In Fitzgibbons' Case, 374 Mass. 633 (1978), the court explained its holding in Korsun's Case, supra, by focusing on the limits of the underlying "personal idiosyncrasy" idea:

It is also argued that the injury here [a corrections officer's suicide after ordering officer to transfer unruly inmate, which officer died as a result of ensuing disturbance] was caused by the employee's unwarranted guilt feelings and that the subjective nature of these feelings made them a personal idiosyncrasy, not a work-related injury. Korsun's Case, 354 Mass. 124, 128 (1968). In Korsun's Case, however, there was a lack of evidence with which to connect the alleged precipitating event to Korsun's employment; in the present case, there was no such lack of evidence. Moreover, the fact that the guilt feelings might be subjective is insufficient to bring this case within the rule of Korsun's Case since the event triggering the guilt feelings is the relevant criterion in determining whether the injury is compensable.

Fitzgibbons' Case, supra, at 638-639. Likewise, in Kelly's Case, 394 Mass. 684 (1985), the court distinguished Korsun's Case in a mental injury context by again pointing to the lack of evidence with which to connect the alleged precipitating event to the employment. Id. at 688.
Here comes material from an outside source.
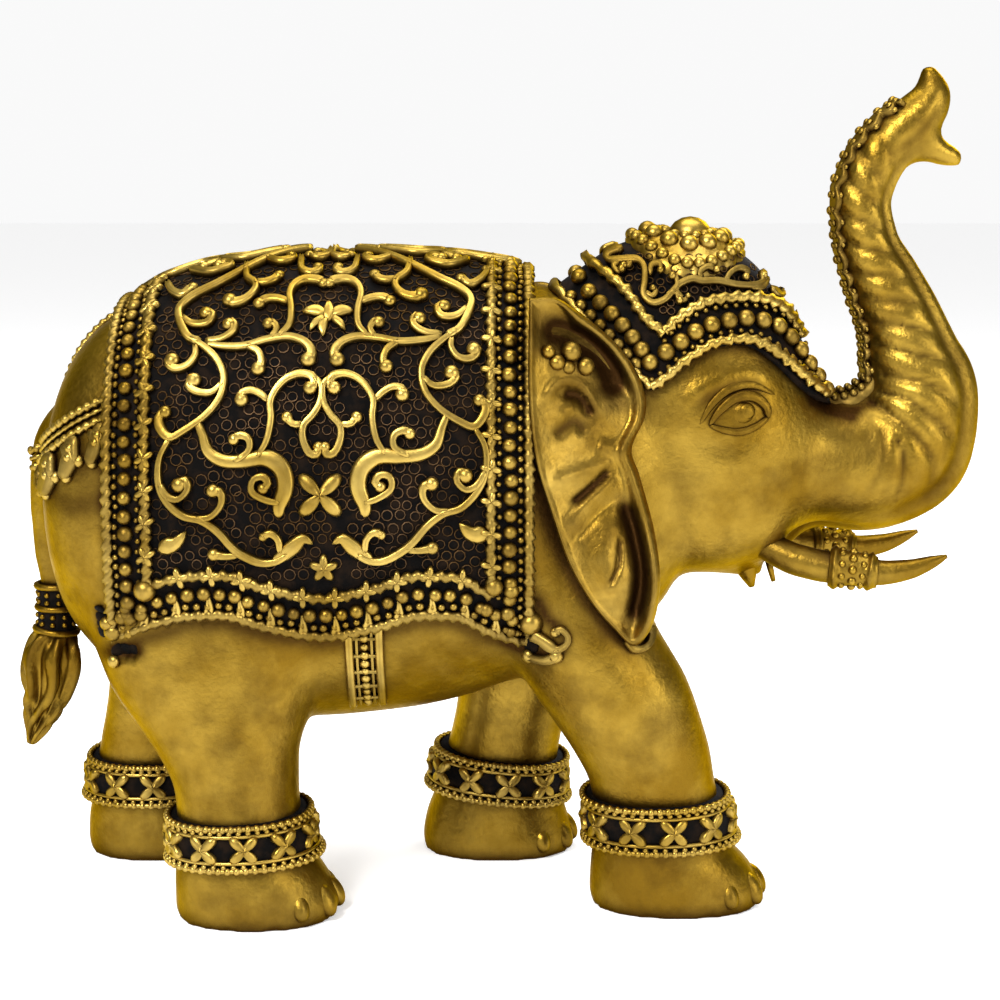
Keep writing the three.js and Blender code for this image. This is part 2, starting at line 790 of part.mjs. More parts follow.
function girthStrap() {
  const half = strapWidth / 2;
  const profile = [[-half, -1], [-half + 0.3, strapLift], [-half * 0.55, strapLift], [-half * 0.45, strapLift * 0.4],
    [half * 0.45, strapLift * 0.4], [half * 0.55, strapLift], [half - 0.3, strapLift], [half, -1]];
  const reach = hemDistance(strapMiddle) - hemBorder / 2;
  const section = sectionDown(strapMiddle);
  const bottom = section[section.length - 1].length;
  const downs = [...spread(reach, bottom, 8).slice(0, -1), ...spread(-bottom, -reach, 8)];
  return loft(downs.map((down) => profile.map(([across, lift]) => clothPoint(strapMiddle + across, down, lift))));
}

// Eyes: a lid ridge around the ball

function eyeSolid(side) {
  const sunk = 0.4; // how deep the ball's middle lies in the cheek
  const middle = sideView(eyePlace);
  middle.y = side * (headSide(middle.x, middle.z, 0) - sunk);
  const radii = new THREE.Vector3(eyeLength / 2, eyeLift + sunk, eyeHeight / 2);
  return ellipsoid(middle, radii, 8, 3);
}

// Everything joined into the one casting

function joined() {
  const solids = [
    torsoSolid(), headSolid(0, headSides), trunkSolid(), fingerSolid(), jawSolid(), tailSolid(), tailRing(),
    ...legs.map(legSolid), ...legs.map(ankletSolid), ...legs.flatMap(toeNails),
    ...[-1, 1].flatMap((side) => [earSolid(side), tuskSolid(side), cuffSolid(side), eyeSolid(side)]),
    clothSolid(),
    ...scrolls(),
    capSolid(), capBand(), capBoss(), trunkBand(), bandFoot(), girthStrap(),
  ];
  return solids.reduce((whole, solid) => whole.add(solid));
}

function toGeometry(solid) {
  const mesh = solid.getMesh();
  const geometry = new THREE.BufferGeometry();
  geometry.setAttribute('position', new THREE.BufferAttribute(new Float32Array(mesh.vertProperties), 3));
  geometry.setIndex(new THREE.BufferAttribute(new Uint32Array(mesh.triVerts), 1));
  return geometry;
}

// The origin is under the middle of the figure, on the ground
function centred(geometry) {
  geometry.computeBoundingBox();
  const { min, max } = geometry.boundingBox;
  return geometry.translate(-(min.x + max.x) / 2, -(min.y + max.y) / 2, -min.z);
}

const brass = new THREE.MeshStandardMaterial({ color: 0xb8902f, roughness: 0.34, metalness: 1 });
const elephant = new THREE.Mesh(centred(toGeometry(joined())), brass);
elephant.name = 'elephant';

const figurine = new THREE.Group();
figurine.add(elephant);

export default figurine;
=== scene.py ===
"""Looks of the brass elephant: one casting with a saddle cloth, cap, anklets and harness in fine relief.

The forms are drawn in millimetres in the frame of the part's tables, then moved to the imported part's frame.
+X points to the trunk, +Y to the elephant's left side, +Z up. The camera looks at the right side (-Y).
"""

import math

import bmesh
import bpy
import numpy as np
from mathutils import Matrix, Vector
from mathutils.bvhtree import BVHTree


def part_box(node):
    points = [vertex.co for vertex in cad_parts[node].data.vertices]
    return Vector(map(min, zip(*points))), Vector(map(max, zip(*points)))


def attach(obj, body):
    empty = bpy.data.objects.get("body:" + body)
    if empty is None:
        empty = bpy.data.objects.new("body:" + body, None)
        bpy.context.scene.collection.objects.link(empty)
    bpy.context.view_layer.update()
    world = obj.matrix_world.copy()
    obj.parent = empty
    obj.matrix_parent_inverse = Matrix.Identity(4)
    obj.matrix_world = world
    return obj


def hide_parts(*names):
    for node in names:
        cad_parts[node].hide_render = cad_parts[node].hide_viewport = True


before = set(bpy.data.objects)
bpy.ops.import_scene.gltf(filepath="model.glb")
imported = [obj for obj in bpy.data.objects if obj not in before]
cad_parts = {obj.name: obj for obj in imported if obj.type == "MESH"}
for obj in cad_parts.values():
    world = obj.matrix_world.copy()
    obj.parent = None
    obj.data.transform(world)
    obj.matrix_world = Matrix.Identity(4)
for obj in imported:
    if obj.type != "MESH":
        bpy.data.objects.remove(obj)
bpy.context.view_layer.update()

# Driving sizes, in millimetres

drawn_front = 99.37  # the bend of the trunk in the drawing
cloth_lift = 1.6  # the dark ground of the cloth above the hide
cloth_rear = -76.5
cloth_front = 5.6
scroll_height = 1.9  # a scroll above the ground
scroll_half = 0.6  # half the width of a thin scroll
ring_radius = 1.05  # small rings that fill the ground
ring_wire = 0.17
bead_radius = 1.35
border_lift = 2.5  # rims of the cloth's border above the hide
rim_radius = 0.95
cap_lift = 1.5  # the cap's ground above the scalp
anklet_lift = 1.9  # the anklets' rims above the leg
body_voxel = 0.97  # size of the body's mesh cells
tuft_start = 5.15  # places along the tail: where its tuft begins
tail_skin_end = 5.4  # and where its skin ends, inside the tuft
strap_x = -26.9  # middle of the girth strap
strap_half = 3  # half its width
strap_end = 112  # how far down from the ridge it runs, to the belly's middle
ring_pitch = 2.55
ring_share = 0.86  # of the places for small rings that have one
ring_scatter = 0.22  # how far off its place a ring may sit
rings_from_rear = 10  # the small rings stop this far from the cloth's edges
rings_from_front = 8
rings_from_hem = 9.5
rings_reach = 78  # how far down the rows of rings go at most
rear_inset = 0.4  # from the cloth's edge to the middle of the rim beside it
front_inset = 0.6
hem_inset = 0.6
rear_border = 8  # from the cloth's edge to the inner rim
front_border = 7.6
hem_border = 8.6
ear_thickness = 3.2

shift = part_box("elephant")[1].x * 1000 - drawn_front
random = np.random.default_rng(7)

sides = ((-1, "right"), (1, "left"))

# Tables of the figure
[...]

While mindful of the limits placed by later opinions on Korsun's Case, we nonetheless consider that the incident presented in this case -- the employee's supervisor stating to her that she might be leaving -- is governed by that case. As in Korsun's Case, in which there was a critical lack of evidence as to how the whiskey bottle ended up in the employee's desk drawer, the factual predicate for a finding of work-relatedness was also missing here; the judge wholly discredited the employee's testimony regarding numerous events over the course of many years indicating the former supervisor's hostility toward the employee. (Dec. 3-4.) It was the absence of this crucial history that rendered the employee's reaction to the prospect of her supervisor leaving and the former supervisor returning "a personal idiosyncrasy . . . not connected with [her] work." Id.

The decision is affirmed.

So ordered.

_____________________
Martine Carroll
Administrative Law Judge

_____________________
Susan Maze-Rothstein
Administrative Law Judge

______________________
Frederick E. Levine
Administrative Law Judge

Filed: February 16, 2000






1 We summarily affirm the decision as to the employee's arguments regarding the psychiatric injury and the judge's findings on disability.